The International Court of Justice (ICJ), the principal judicial organ of the United Nations, will hold public hearings in the case concerning Rohingya genocide case in Myanmar.
Application of the Convention on the Prevention and Punishment of the Crime of Genocide (The Gambia v. Myanmar) from February 21 to 28, at the Peace Palace in The Hague, the seat of the Court.
In view of the current COVID-19 pandemic, the hearings will be held in a hybrid format. Some Members of the Court will attend the oral proceedings in person in the Great Hall of Justice while others will participate remotely by video link. Representatives of the Parties to the case will participate either in person or by video link.
The case against Myanmar was brought to the ICJ in November 2019 by The Gambia, on behalf of the Organization of Islamic Cooperation (OIC), arguing that the mainly-Muslim Rohingya had been subjected to genocide.

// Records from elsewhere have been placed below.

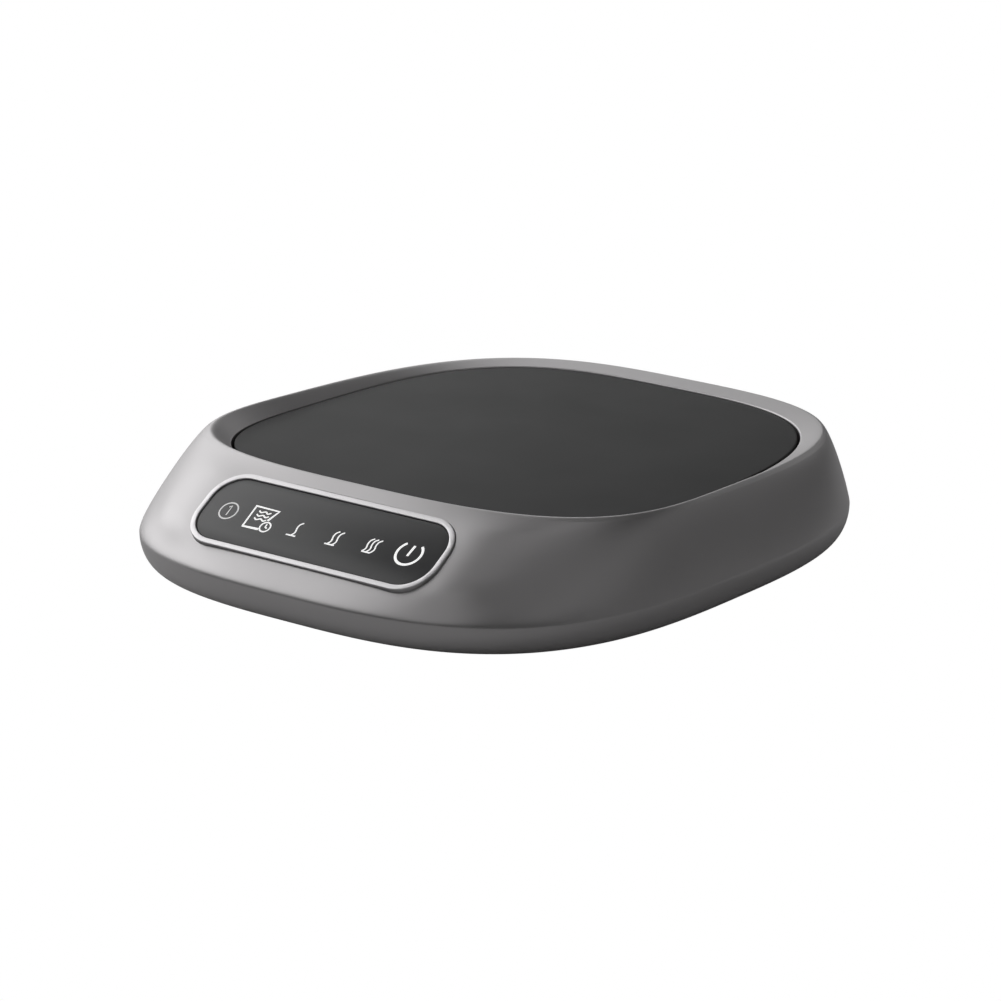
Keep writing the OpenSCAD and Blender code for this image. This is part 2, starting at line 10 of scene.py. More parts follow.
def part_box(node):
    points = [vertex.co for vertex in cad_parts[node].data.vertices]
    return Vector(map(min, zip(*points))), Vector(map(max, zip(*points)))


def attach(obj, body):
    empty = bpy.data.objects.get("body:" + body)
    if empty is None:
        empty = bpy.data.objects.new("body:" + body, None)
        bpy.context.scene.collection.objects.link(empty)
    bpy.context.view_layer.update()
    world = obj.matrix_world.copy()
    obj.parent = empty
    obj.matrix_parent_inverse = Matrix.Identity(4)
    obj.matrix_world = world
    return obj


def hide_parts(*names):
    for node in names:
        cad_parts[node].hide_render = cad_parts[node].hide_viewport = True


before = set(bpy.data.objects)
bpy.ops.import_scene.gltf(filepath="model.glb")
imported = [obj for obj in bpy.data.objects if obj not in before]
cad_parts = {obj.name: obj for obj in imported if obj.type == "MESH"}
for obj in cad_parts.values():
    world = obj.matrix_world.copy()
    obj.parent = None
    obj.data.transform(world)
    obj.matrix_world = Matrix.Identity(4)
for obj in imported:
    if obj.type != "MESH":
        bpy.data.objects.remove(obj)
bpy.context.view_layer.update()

bl_info = {
    "name": "Mug warmer",
    "version": (1, 0, 0),
    "blender": (4, 5, 0),
    "location": "3D View > Sidebar > Mug warmer",
    "description": "Dresses an electric mug warmer round its packed frame",
    "category": "Add Mesh",
}

MM = 0.001
HOUSING_LOW, HOUSING_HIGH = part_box("upper_housing")
PLATE_LOW, PLATE_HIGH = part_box("heating_plate")
GLAND_LOW, GLAND_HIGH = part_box("cord_gland")
FOOT_LOW, FOOT_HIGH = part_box("rubber_feet")
SCREW_LOW, SCREW_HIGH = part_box("case_screws")
MERGE = 0.001 * MM              # points nearer to each other than this become one
CLEAR = 1 * MM                  # how far a cutting tool reaches past what it cuts

# Outlines: powers of the front and back halves, place of the widest line, width lost per metre backwards
WAIST_POWERS = (3, 2.9)
CREST_POWERS = (3.12, 3.14)
CREST_WIDEST = -2 * MM
CREST_TAPER = 0.5
CREST_FALL = 0.0285             # fall of the crest towards the back
PLATE_POWERS = (3.23, 3.17)
PLATE_WIDEST = 1.8 * MM
PLATE_TAPER = 0.8

# Profiles between the widest line and the crest, each a Bezier: (share of the run, share of the rise)
DECK_PROFILE = ((0, 0), (0, 0.07), (0.1, 0.16), (1, 1))
WALL_PROFILE = ((0, 0), (0.13, 0.27), (0.66, 0.91), (1, 1))
DECK_END = 0.992                # where the rounding of the crest starts, as the profile's parameter
WALL_END = 0.9
DECK_TURN = 0.97                # sine of the turn from the side beyond which the profile is the deck's
WALL_TURN = 0.3                 # sine of the turn from the side up to which it is the wall's
DECK_FLAT = 0.85                # share of the front's bow taken out beside the panel
DECK_FLAT_TO = 28 * MM          # half width that is drawn flat
DECK_FLAT_FADE = 26 * MM        # width over which the flat fades into the corner
DECK_FLAT_START = 0.48          # share of the rise over which the flat comes in
DECK_FLAT_END = 0.2             # share of the rise over which it goes out again below the crest

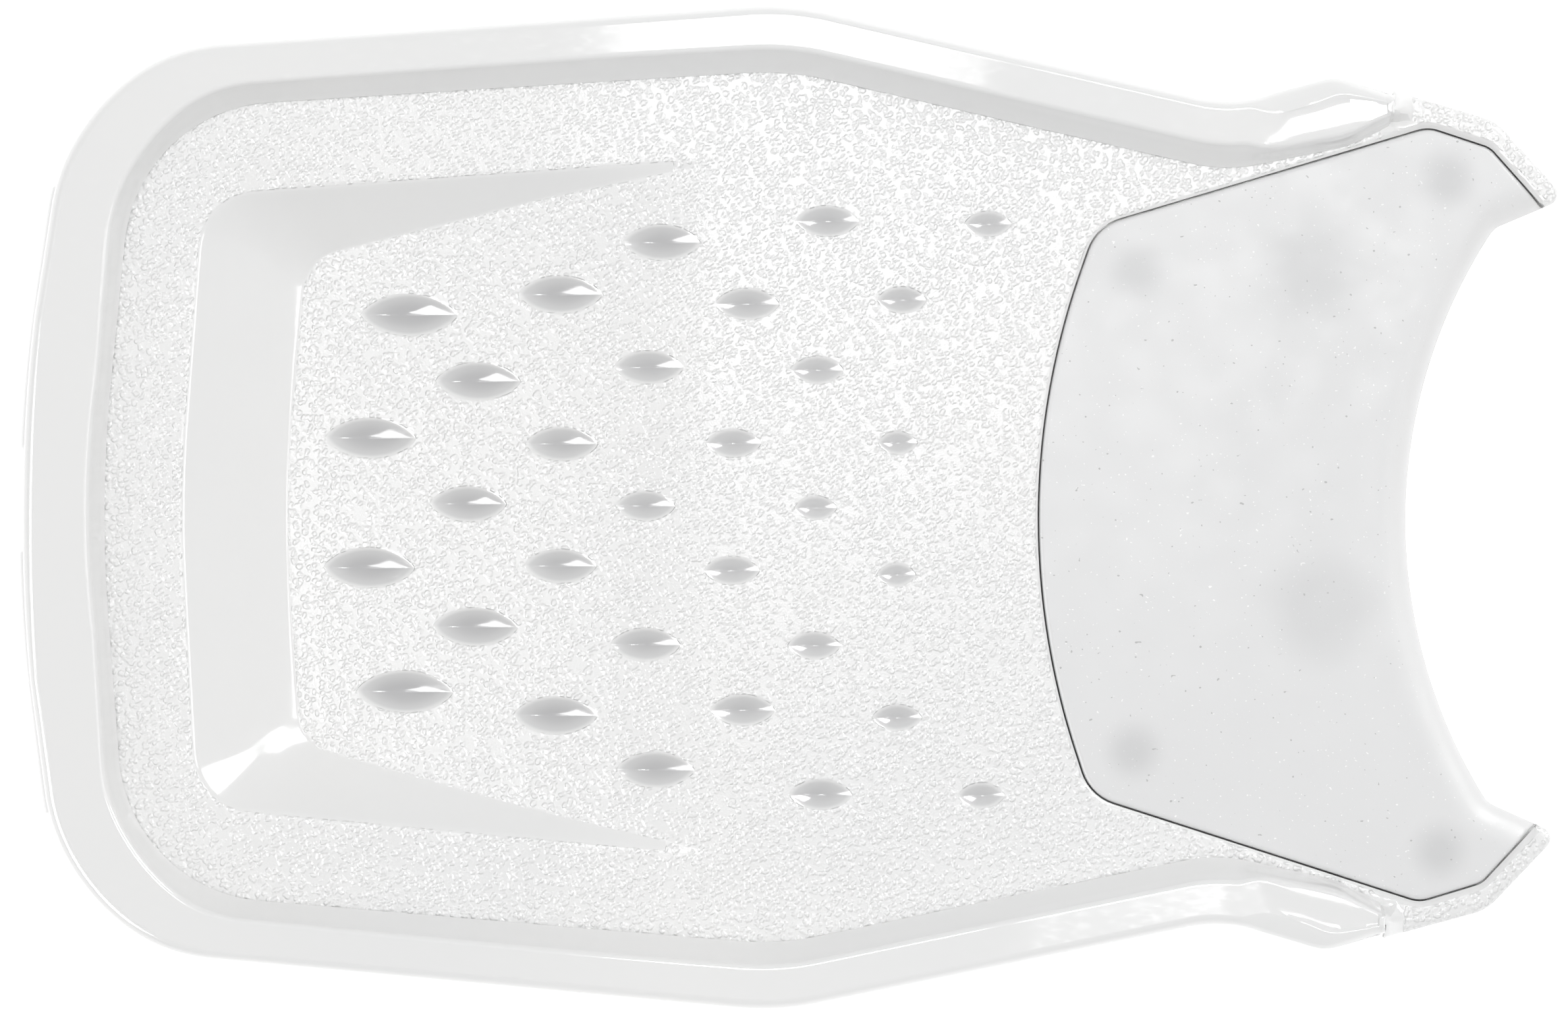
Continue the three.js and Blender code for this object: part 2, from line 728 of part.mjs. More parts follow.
const bedpan = new THREE.Group();

function place(name, geometry, material) {
  const mesh = new THREE.Mesh(geometry, material);
  mesh.name = name;
  bedpan.add(mesh);
}

place("tray", tray(), grained);
place("rim", rim(), gloss);
place("base_shell", base(), shellWhite);
place("seam_seal", seal(), rubber);
place("back_pad", backPad(), softPad);
for (const [name, x, y] of bothSides(STUD_PLACES)) place(`pad_stud_${name}`, padStud(x, y), studWhite);
for (const [name, x, y] of bothSides(FOOT_PLACES)) place(`foot_${name}`, rubberFoot(x, y), rubber);
for (const [name, x, y] of bothSides(SCREW_PLACES)) place(`base_screw_${name}`, baseScrew(x, y), steel);

export default bedpan;
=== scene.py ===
"""A white contoured bedpan on a plain white table, seen from straight above.

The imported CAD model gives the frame. Every shown piece is built here, finer, in the same place.
Lengths in the shape functions are millimetres on the frame's axes; make_object() turns them into metres.
"""

import math

import bmesh
import bpy
import numpy as np
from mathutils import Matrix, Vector
from mathutils.geometry import delaunay_2d_cdt


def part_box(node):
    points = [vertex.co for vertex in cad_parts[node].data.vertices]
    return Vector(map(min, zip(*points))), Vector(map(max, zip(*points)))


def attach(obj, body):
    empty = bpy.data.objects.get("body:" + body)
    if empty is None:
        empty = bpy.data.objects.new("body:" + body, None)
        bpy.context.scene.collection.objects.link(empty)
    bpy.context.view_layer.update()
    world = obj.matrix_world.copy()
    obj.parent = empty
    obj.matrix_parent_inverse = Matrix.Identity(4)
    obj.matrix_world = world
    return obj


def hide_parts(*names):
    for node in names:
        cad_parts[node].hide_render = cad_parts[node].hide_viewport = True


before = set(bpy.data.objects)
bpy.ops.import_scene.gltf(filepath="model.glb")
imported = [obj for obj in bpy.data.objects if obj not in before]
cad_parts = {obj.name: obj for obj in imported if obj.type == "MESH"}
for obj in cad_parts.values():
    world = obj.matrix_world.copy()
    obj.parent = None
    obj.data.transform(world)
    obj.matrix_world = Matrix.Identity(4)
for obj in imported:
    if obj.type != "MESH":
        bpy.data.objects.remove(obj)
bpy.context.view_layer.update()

MM = 0.001


# ---------- Sizes, from the frame where it has them ----------


def cad_low(node):
    return np.array(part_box(node)[0]) / MM


def cad_high(node):
    return np.array(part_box(node)[1]) / MM


def cad_middle(node):
    return (cad_low(node) + cad_high(node)) / 2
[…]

More than one million Rohingya Muslim minority populations fled to Bangladesh following a reported military crackdown in August 25, 2017 during which numerous alleged human rights abuses were committed.
The Gambia instituted proceedings against Myanmar before the ICJ alleging violations of the Convention on the Prevention and Punishment of the Crime of Genocide (the “Genocide Convention”) through “acts adopted, taken and condoned by the Government of Myanmar against members of the Rohingya group”.
Specifically, The Gambia argues that “from around October 2016 the Myanmar military and other Myanmar security forces began widespread and systematic ‘clearance operations’ -- the term that Myanmar itself uses -- against the Rohingya group.
Earlier, the ICJ imposed “provisional measures” against Myanmar, ordering the country to comply with obligations under the Convention on the Prevention and Punishment of the Crime of Genocide.
The ICJ is the principal judicial organ of the United Nations. It was established by the United Nations Charter in June 1945 and began its activities in April 1946. The Court is composed of 15 judges elected for a nine-year term by the General Assembly and the Security Council of the United Nations.
The Court has a twofold role: first, to settle, in accordance with international law, through judgments which have binding force and are without appeal for the parties concerned, legal disputes submitted to it by States; and, second, to give advisory opinions on legal questions referred to it by duly authorized United Nations organs and agencies of the system.